Partili cumhurbaşkanlığı sistemi de masada

Yeni anayasada başkanlık sistemi mi yoksa partili cumhurbaşkanlığı sistemimi olacağı tartışılırken, AK Partili yetkililer ikinci seçeneğin ağırlık kazandığını ve Meclis’e haziranda geleceğini söyledi.

AK Parti’de partili cumhurbaşkanı formülü ağırlık kazandığı belirtiliyor. AK Partili Nurettin Canikli, partili cumhurbaşkanlığı formülünün ağırlık kazandığını açıkladı. Reuters’e konuşan üst düzey AK Partili yetkili de “Partili Cumhurbaşkanı’nın önünü açacak anayasa değişikliği telifini haziran’da Meclis’e sunacağız” dedi.
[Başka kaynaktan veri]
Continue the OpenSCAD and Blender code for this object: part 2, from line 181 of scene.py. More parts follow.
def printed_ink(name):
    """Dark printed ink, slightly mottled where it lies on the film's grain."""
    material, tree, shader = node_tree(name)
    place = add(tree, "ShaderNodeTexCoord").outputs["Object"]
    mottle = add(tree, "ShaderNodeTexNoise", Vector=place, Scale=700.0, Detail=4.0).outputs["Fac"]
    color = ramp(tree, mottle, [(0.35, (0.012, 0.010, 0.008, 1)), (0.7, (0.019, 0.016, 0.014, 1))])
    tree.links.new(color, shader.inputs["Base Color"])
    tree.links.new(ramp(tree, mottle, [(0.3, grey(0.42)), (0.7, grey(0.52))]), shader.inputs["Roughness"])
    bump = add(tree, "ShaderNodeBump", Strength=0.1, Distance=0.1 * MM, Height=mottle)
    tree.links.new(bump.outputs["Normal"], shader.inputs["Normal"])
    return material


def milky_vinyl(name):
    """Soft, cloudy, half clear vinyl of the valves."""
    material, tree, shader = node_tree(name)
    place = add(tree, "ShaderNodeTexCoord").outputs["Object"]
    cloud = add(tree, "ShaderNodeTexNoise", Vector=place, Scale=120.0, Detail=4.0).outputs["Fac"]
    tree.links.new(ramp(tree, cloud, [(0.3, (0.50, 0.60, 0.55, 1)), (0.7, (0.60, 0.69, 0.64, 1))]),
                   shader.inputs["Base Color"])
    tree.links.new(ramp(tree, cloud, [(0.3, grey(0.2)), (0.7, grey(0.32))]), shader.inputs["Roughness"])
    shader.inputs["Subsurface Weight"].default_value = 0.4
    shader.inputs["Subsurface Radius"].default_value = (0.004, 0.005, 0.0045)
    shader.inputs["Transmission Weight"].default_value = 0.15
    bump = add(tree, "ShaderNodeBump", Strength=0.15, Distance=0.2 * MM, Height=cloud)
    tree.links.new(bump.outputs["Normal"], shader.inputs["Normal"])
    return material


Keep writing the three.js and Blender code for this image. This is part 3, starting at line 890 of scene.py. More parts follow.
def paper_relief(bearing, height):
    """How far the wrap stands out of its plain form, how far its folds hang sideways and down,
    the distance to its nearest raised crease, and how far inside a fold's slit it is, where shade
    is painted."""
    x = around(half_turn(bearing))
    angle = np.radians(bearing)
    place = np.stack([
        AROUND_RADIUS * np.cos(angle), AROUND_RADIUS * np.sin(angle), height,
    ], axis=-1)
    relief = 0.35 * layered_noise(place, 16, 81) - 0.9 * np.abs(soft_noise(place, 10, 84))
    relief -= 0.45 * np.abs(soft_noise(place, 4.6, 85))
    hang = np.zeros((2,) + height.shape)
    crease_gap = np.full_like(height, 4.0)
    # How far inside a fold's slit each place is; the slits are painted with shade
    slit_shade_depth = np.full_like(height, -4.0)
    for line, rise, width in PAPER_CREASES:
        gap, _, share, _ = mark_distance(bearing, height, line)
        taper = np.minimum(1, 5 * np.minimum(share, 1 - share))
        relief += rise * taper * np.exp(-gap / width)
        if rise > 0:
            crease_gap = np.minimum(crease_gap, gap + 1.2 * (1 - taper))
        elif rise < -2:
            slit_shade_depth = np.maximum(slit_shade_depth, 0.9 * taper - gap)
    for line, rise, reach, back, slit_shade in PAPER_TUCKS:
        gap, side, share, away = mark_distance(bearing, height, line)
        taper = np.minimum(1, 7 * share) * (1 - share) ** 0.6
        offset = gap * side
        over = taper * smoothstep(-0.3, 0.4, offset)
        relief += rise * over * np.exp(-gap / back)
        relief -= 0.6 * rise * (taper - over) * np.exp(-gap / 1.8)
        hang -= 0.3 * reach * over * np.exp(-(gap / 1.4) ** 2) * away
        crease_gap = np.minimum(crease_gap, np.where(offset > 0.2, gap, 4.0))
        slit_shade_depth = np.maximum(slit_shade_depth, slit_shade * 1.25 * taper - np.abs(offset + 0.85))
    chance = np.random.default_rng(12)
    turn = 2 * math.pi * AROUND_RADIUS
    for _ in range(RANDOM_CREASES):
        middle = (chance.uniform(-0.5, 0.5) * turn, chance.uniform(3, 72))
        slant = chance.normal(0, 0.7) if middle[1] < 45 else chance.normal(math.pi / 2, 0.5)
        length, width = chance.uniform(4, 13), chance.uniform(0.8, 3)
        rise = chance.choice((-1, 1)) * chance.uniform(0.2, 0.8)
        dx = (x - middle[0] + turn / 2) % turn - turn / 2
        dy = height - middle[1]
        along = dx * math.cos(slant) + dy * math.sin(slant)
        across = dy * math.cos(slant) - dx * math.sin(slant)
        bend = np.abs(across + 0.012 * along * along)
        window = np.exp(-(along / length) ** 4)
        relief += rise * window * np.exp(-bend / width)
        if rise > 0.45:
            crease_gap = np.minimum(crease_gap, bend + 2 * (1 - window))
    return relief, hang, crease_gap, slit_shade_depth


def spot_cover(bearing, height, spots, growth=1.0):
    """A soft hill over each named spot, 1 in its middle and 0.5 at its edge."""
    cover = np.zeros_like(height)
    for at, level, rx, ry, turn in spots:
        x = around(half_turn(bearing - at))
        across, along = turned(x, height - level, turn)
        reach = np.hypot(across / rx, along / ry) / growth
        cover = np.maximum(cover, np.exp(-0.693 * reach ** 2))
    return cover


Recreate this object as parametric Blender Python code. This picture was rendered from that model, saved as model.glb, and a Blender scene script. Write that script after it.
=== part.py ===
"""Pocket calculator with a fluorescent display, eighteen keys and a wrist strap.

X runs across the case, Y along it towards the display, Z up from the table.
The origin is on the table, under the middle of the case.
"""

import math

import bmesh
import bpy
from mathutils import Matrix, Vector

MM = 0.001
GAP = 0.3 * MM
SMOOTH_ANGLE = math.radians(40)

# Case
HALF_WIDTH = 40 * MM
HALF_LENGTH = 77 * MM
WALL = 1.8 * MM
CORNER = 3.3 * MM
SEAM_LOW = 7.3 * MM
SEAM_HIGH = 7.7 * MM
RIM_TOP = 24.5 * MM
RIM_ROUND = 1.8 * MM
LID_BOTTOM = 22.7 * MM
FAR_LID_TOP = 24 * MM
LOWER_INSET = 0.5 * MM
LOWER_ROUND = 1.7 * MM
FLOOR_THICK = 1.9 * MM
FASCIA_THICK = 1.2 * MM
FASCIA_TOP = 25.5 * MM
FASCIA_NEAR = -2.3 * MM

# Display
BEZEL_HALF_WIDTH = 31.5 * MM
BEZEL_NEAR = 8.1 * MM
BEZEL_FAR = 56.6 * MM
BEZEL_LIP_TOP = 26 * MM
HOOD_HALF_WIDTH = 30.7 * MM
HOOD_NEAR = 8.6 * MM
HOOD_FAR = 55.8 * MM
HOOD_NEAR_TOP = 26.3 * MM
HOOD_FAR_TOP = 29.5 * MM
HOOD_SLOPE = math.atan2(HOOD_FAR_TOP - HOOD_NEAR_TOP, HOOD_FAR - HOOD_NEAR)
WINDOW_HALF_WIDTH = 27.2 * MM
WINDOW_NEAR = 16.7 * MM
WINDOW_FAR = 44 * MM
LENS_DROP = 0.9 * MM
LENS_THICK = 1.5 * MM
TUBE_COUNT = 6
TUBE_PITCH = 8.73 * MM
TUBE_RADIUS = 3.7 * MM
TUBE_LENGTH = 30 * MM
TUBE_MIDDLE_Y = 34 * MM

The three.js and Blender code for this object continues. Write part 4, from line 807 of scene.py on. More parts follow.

Başbakan Yardımcısı Numan Kurtulmuş ise öncelikli tercihin başkanlık sistemi olduğunu belirtti. Kurtulmuş, yeni anayasanın Türkiye’nin önceliklerinden olduğunu söyledi. Anayasa Uzlaşma Komisyonu’nun çalışma zemininin bir müddet sonra ortadan kalktığını anımsatan Kurtulmuş, şunları kaydetti: 

İLANİHAYE BEKLETEMEYİZ 

“Biz, AK Parti olarak bu talebi ilanihaye bekletemeyiz. Bunu kısa zamanda ete, kemiğe büründürerek somut hale getireceğiz ve TBMM’ye sunacağız. Bu çerçevede yeni anayasanın ana çatısı ve mahiyeti konusunda biz de AK Parti içerisinde görüşmelerimizi, tartışmalarımızı yapıyoruz. Bayağı mesafe aldık ama nihai noktaya gelmedik. Nihai noktaya geldikten sonra anayasa tasarısını TBMM’ye göndererek, AK Parti açısından üzerimize düşeni tamamlamış olacağız. Bizim öncelikli tercihimiz başkanlık sistemidir. Bu çerçevede anayasa metni hazırlanarak TBMM’ye gönderilecek.”  

Suhulet içinde  kongre olacak

AK Parti’de genel başkanlık ve kongre sürecine ilişkin soru üzerine de Kurtulmuş, partinin kurucu lideri Erdoğan’ın cumhurbaşkanlığı makamına geçişinden sonra önemli bir süreç yaşandığını belirtti. AK Parti’nin daha önce de buna benzer süreçleri en ufak bir problem yaşamadan başarıyla geçtiğini vurgulayan Kurtulmuş, “İnşallah 22 Mayıs kongresi de böyle olacak. AK Parti birlik, huzur içinde, usulüne uygun bir şekilde, suhuletle bu süreci aşacak ve yoluna devam edecektir” diye konuştu. Numan Kurtulmuş Avrupa Birliği’nin vize serbestisi konusundaki tavrıyla ilgili olarak ise “Vize serbestisi olmasa bile Türkiye’nin reform adımlarının bir gereği olarak bu adımları attık. Artık AB kendisi bilir. Bu adımların hiçbiri boşa çıkmayacak.”